### WHAT YOU ARE ASKED TO DO
Restate, word for word, all of the material shown below.

### RECORDED INFORMATION
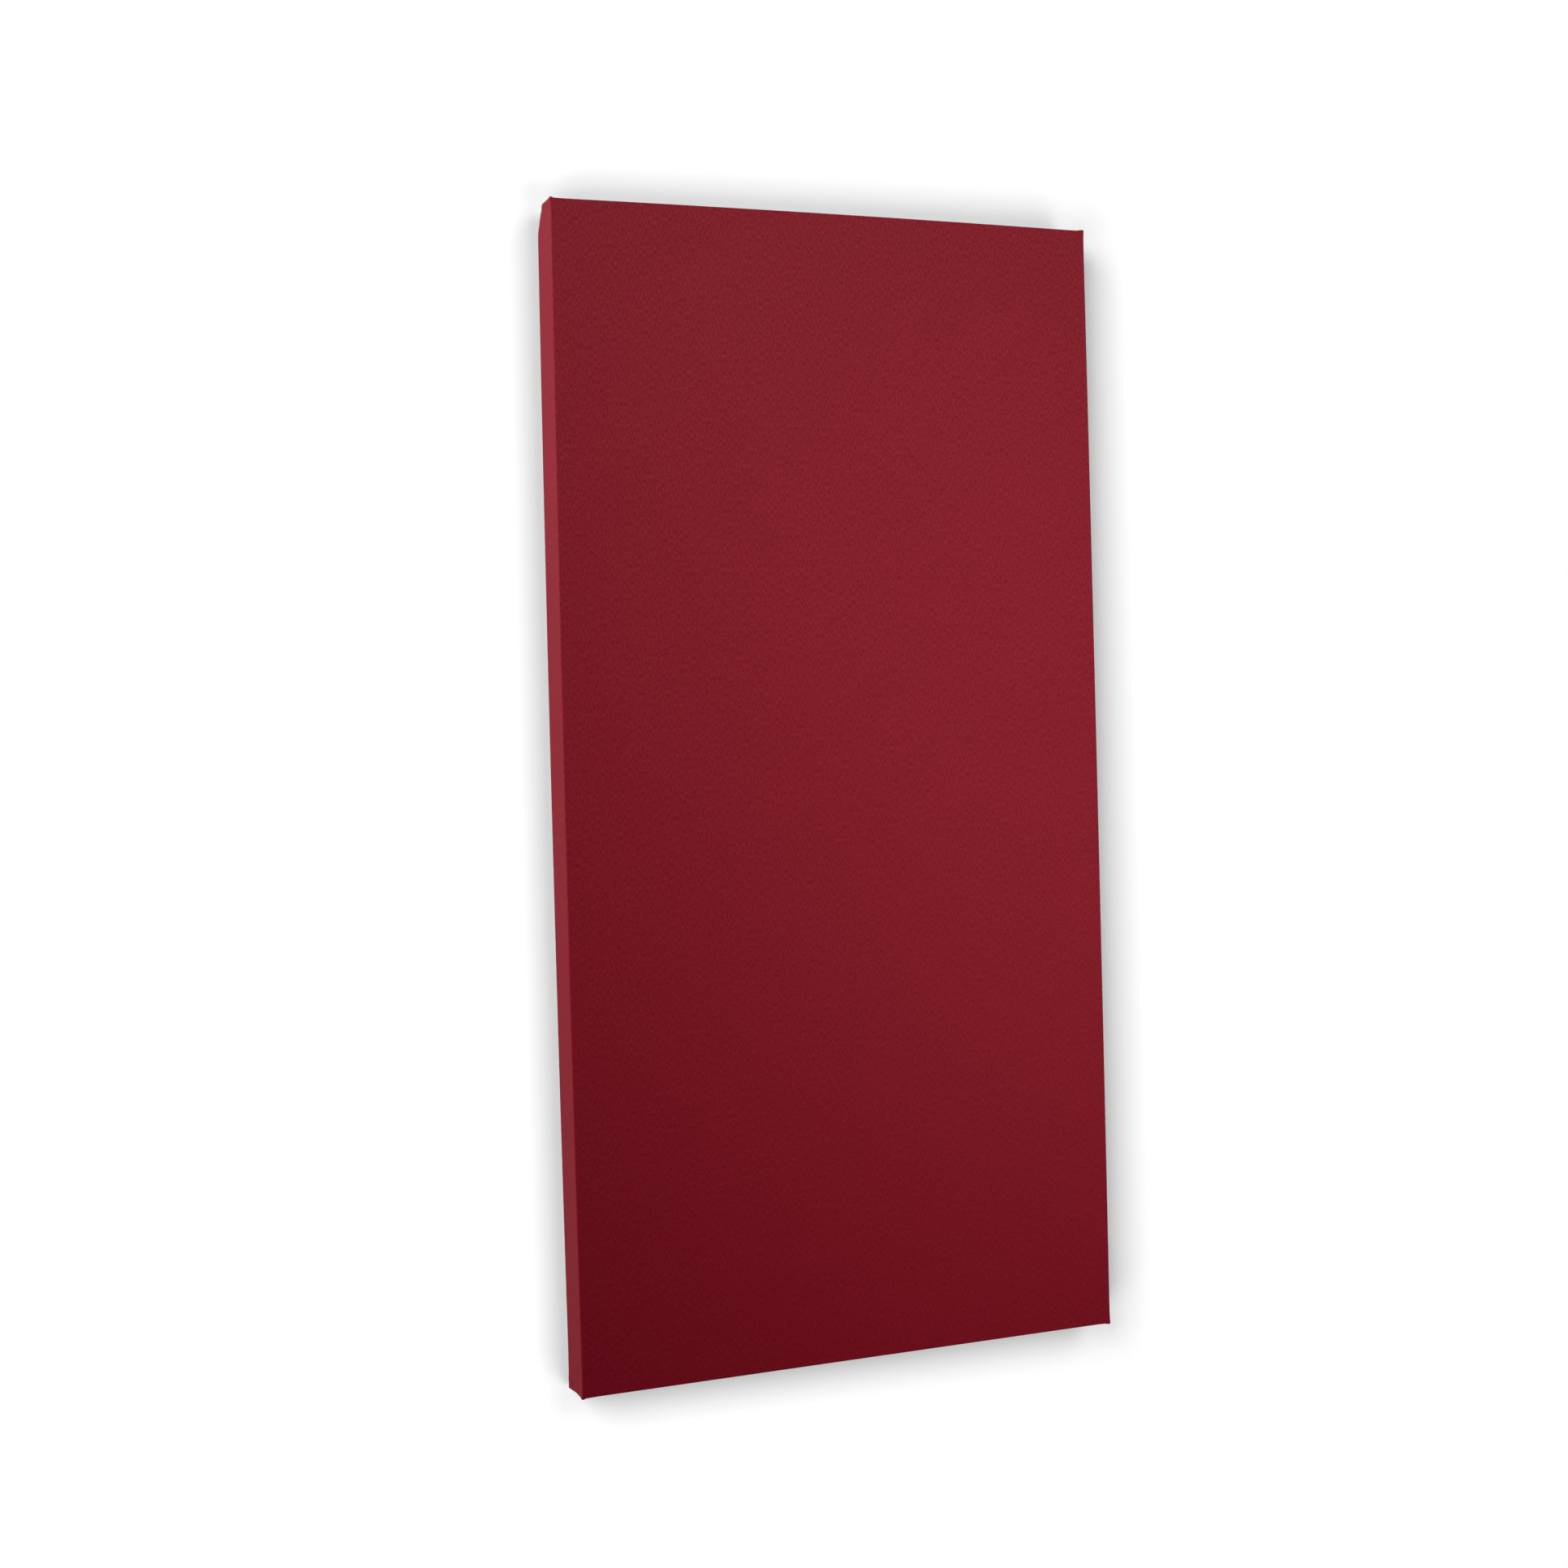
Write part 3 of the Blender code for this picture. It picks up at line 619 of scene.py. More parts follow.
def zinc_steel(settings):
    """Bright zinc plate on steel: a faint warm and blue tint in patches, and fine tool marks."""
    plate = Surface("zinc_plate", Metallic=1.0)
    marks = plate.effect("brushed", Vector=plate.place(), Fineness=0.6)
    patch = plate.remap(plate.noise(plate.place(), 420.0), 0.35, 0.65)
    tint = plate.mix(patch, BLUE_ZINC, settings.zinc_colour)
    return plate.finish(
        plate.scale(tint, plate.remap(marks["Lines"], 0.3, 0.7, 0.88, 1.05)),
        plate.bump(marks["Lines"], 0.00002, 0.3),
        plate.remap(marks["Marks"], 0.35, 0.7, 0.24, 0.42),
    )


def rubber():
    """Black moulded rubber, dull, with a fine pebbled skin and a little dust."""
    skin = Surface("moulded_rubber", Specular_IOR_Level=0.35)
    bloom = skin.noise(skin.place(), 160.0, 3.0)
    colour = skin.mix(bloom, *RUBBER)
    return skin.finish(
        skin.dusty(colour, 0.5, RUBBER_DUST),
        skin.bump(skin.noise(skin.place(), 2200.0), 0.00005, 0.4),
        skin.remap(bloom, 0.3, 0.7, 0.62, 0.82),
    )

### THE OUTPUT
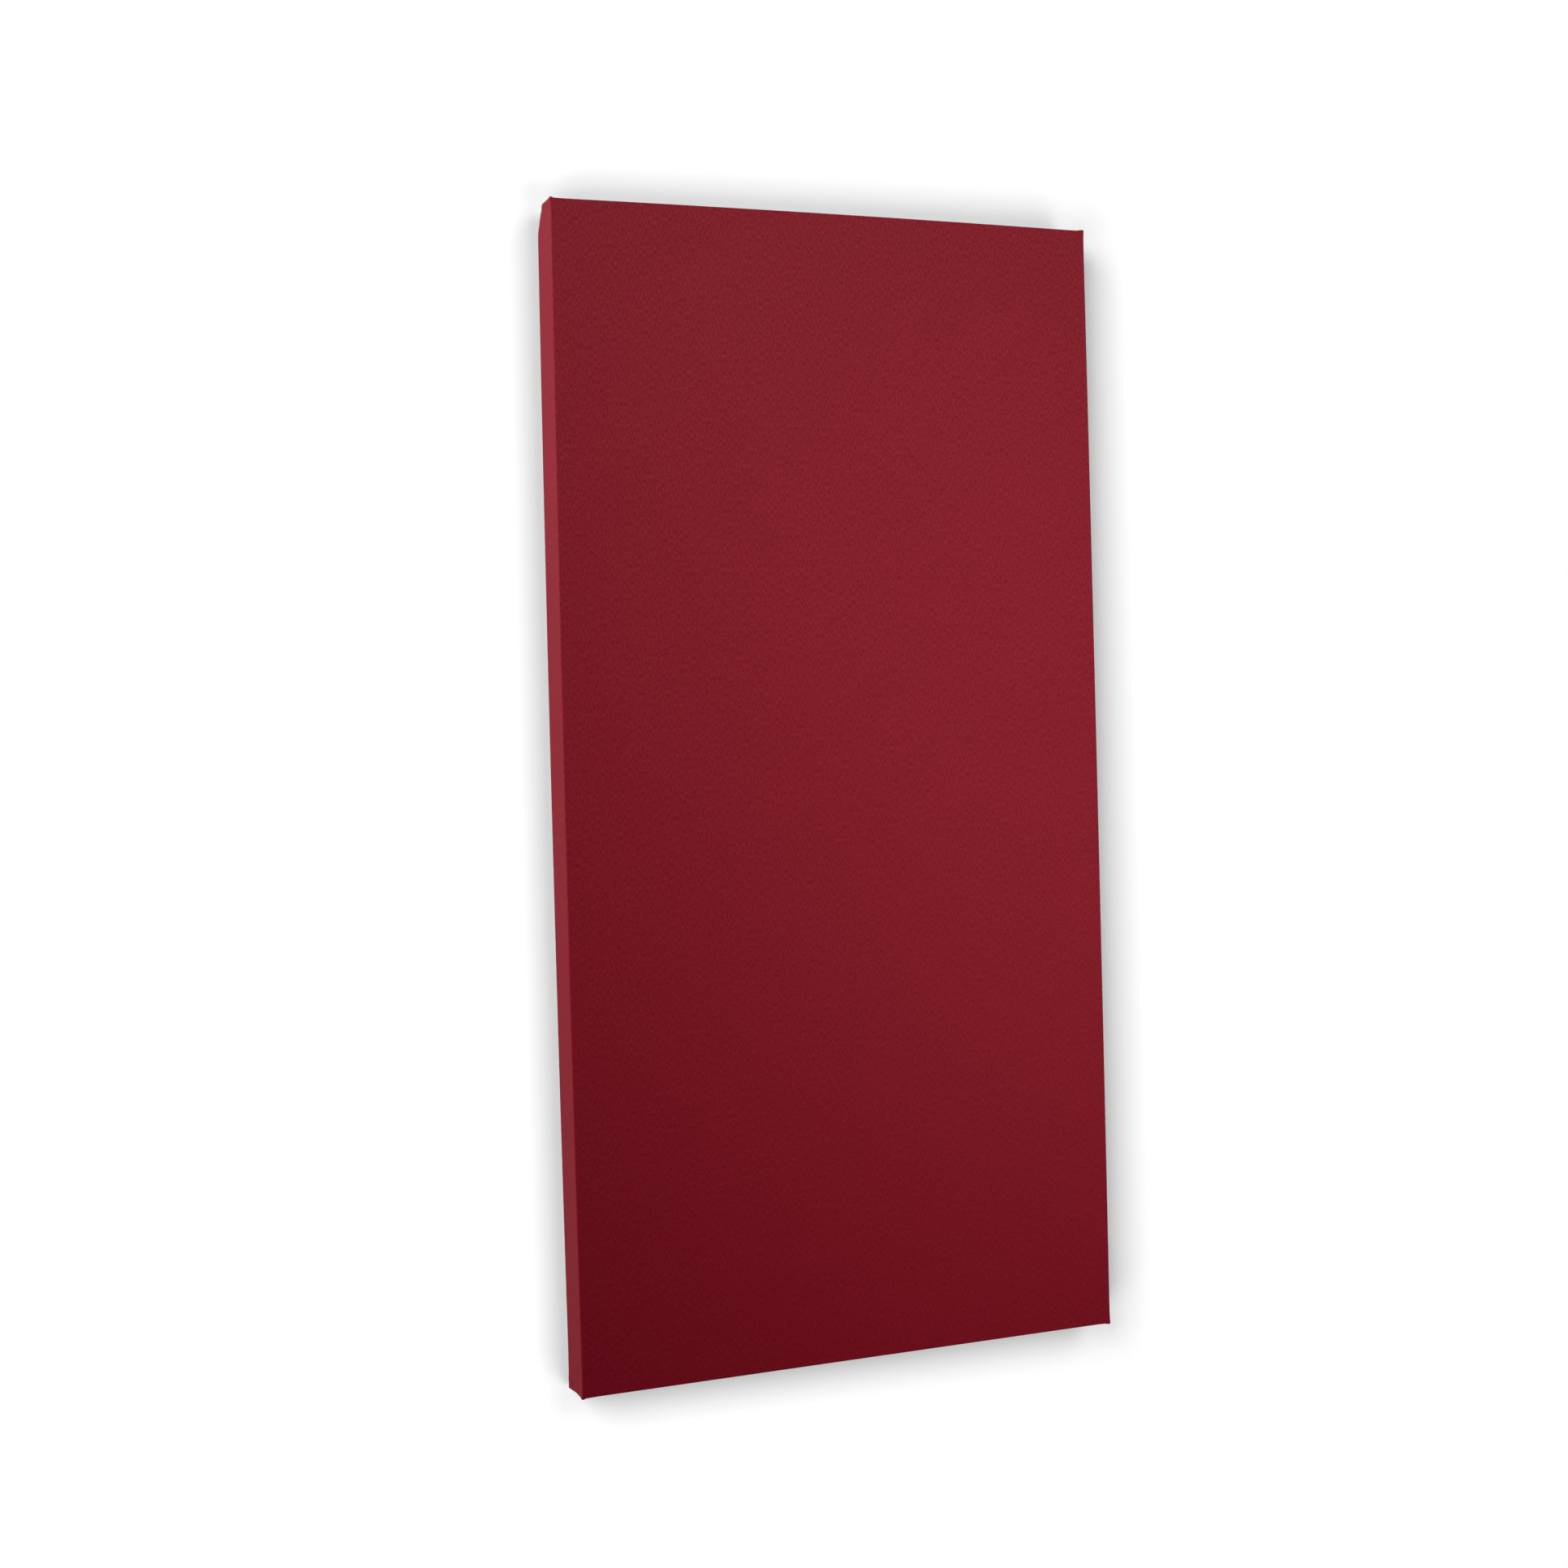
Write part 3 of the Blender code for this picture. It picks up at line 619 of scene.py. More parts follow.
def zinc_steel(settings):
    """Bright zinc plate on steel: a faint warm and blue tint in patches, and fine tool marks."""
    plate = Surface("zinc_plate", Metallic=1.0)
    marks = plate.effect("brushed", Vector=plate.place(), Fineness=0.6)
    patch = plate.remap(plate.noise(plate.place(), 420.0), 0.35, 0.65)
    tint = plate.mix(patch, BLUE_ZINC, settings.zinc_colour)
    return plate.finish(
        plate.scale(tint, plate.remap(marks["Lines"], 0.3, 0.7, 0.88, 1.05)),
        plate.bump(marks["Lines"], 0.00002, 0.3),
        plate.remap(marks["Marks"], 0.35, 0.7, 0.24, 0.42),
    )


def rubber():
    """Black moulded rubber, dull, with a fine pebbled skin and a little dust."""
    skin = Surface("moulded_rubber", Specular_IOR_Level=0.35)
    bloom = skin.noise(skin.place(), 160.0, 3.0)
    colour = skin.mix(bloom, *RUBBER)
    return skin.finish(
        skin.dusty(colour, 0.5, RUBBER_DUST),
        skin.bump(skin.noise(skin.place(), 2200.0), 0.00005, 0.4),
        skin.remap(bloom, 0.3, 0.7, 0.62, 0.82),
    )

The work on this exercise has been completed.